# Written problem
Read the lines that follow and tally those with the word "manifold"; give the number and nothing else.

# Extracted information
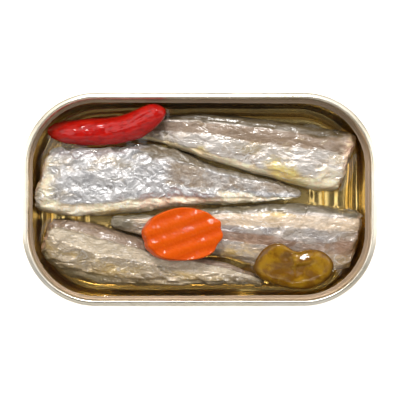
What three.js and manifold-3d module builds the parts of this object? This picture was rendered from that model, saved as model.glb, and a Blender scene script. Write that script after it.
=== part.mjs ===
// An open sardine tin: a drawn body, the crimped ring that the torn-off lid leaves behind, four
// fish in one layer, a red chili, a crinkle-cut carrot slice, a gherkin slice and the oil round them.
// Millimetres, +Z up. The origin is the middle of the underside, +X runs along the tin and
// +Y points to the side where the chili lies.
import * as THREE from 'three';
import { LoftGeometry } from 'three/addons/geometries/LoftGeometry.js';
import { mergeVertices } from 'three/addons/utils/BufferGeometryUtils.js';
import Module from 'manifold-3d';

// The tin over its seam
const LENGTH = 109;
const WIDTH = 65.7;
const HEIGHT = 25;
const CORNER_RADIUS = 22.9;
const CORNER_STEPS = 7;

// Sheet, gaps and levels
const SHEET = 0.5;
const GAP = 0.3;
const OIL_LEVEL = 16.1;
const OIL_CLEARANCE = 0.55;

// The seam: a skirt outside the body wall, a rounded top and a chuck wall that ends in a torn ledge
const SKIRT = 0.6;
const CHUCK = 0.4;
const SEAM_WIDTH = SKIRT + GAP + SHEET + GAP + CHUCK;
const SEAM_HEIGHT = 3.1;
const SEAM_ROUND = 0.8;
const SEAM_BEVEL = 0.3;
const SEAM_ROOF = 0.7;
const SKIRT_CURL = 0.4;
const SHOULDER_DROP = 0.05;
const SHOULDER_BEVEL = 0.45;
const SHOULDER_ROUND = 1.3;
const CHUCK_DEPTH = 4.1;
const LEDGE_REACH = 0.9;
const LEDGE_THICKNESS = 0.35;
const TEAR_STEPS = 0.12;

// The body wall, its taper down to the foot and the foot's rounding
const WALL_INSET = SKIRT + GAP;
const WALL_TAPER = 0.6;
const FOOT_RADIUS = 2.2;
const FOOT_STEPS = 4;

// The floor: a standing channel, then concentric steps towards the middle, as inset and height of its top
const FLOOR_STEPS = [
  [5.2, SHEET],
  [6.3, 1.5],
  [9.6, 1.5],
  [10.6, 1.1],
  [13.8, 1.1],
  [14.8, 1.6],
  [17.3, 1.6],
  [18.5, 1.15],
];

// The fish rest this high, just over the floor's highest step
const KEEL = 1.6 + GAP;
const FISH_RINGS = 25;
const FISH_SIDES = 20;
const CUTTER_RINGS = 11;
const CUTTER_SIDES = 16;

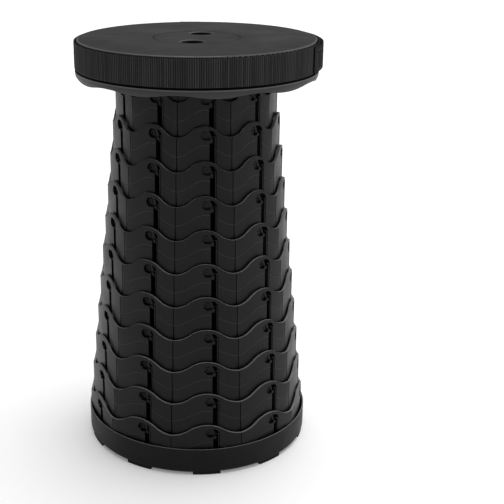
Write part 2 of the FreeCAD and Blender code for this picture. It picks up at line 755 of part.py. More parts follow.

# Output of the task
2